The YAYA pieces might be the most original twist of all to Club La Pension décor—wooden headboards and chairs coated in kaleidoscopic colors. The chairs were then mounted on walls or ceiling corners, some upside down. When the finished pieces were delivered, Schwering said, “You couldn’t replicate the smiles.”
The painted chairs were Club La Pension discards, donated to YAYA rather than shipped to a landfill. That act was part of a broader project initiative. In repurposing wood, metals and other materials fished off scrap heaps, Club La Pension gave the sprouting New Orleans green movement a shoot of Bluegreen. But the unprecedented partnership with YAYA took recycling to a new boundary. “It’s giving back to the community,” Schwering said, “which is the ultimate green experience.”

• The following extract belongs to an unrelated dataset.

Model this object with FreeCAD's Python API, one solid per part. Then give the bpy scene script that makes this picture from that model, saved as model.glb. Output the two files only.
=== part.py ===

But the new Club La Pension is more than enlightened aesthetics
Despite the changes—the art, the décor, myriad mood candles, the silver-and-rust room tones, the repainted exterior, interior and trim—what returning visitors might appreciate most about Club La Pension is how much more freshened and comfortable it feels. The linens are new and plusher. The bathrooms look like spas. The floors are pristine. And that doesn’t begin to address the massive infrastructure updates:
- All roofing was replaced. Doors and windows were repaired or replaced.
- A new central air system and new water heaters were installed.
- Data lines were updated to enable Wi-Fi.
In addition, sundecks were redone. Ice and vending machines were added. A restroom opened in the lobby. Club La Pension now makes vacationers in the Big Easy more at ease—in an environment unlike any other. “I don’t think there’s anything else like it in New Orleans,” Pfeiffer said. “In timeshare or outside.”
There’s certainly been no collaboration like it. In between Tim Schwering’s initial PowerPoint and the hanging of the last YAYA chair, many distinct voices joined in to create one clear chorus: We are New Orleans.
“Bluegreen realized the value of slowing down the tempo to find the rhythm of this unique area,” said Curtis-Ellis, the painter. “In doing so, they tapped into the magic that lies in the people of New Orleans, in its music, art and soul.”